### Set problem
Your answer is a single number: the count of lines that contain the string "Blender".

### Given records
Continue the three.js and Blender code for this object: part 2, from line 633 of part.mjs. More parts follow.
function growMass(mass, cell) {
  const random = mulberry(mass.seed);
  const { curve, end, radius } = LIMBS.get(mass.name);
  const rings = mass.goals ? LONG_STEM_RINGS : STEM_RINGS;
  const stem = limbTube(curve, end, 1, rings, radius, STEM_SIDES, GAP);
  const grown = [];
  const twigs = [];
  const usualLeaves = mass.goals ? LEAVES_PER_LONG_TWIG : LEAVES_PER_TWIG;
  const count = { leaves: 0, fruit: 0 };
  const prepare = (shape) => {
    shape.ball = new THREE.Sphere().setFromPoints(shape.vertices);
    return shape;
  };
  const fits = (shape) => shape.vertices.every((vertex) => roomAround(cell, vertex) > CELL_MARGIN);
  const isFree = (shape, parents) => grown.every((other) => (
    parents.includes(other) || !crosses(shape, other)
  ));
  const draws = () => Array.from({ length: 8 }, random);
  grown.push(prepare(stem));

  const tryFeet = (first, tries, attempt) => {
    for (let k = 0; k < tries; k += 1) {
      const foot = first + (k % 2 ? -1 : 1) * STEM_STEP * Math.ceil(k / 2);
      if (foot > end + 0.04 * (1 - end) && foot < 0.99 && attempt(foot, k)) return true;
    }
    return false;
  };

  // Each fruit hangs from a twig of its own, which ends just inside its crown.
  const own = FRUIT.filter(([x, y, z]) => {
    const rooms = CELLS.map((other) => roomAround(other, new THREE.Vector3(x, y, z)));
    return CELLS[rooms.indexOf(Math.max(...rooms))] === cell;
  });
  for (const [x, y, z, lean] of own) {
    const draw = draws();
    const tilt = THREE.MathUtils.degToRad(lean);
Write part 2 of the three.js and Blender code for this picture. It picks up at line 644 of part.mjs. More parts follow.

### Full response
2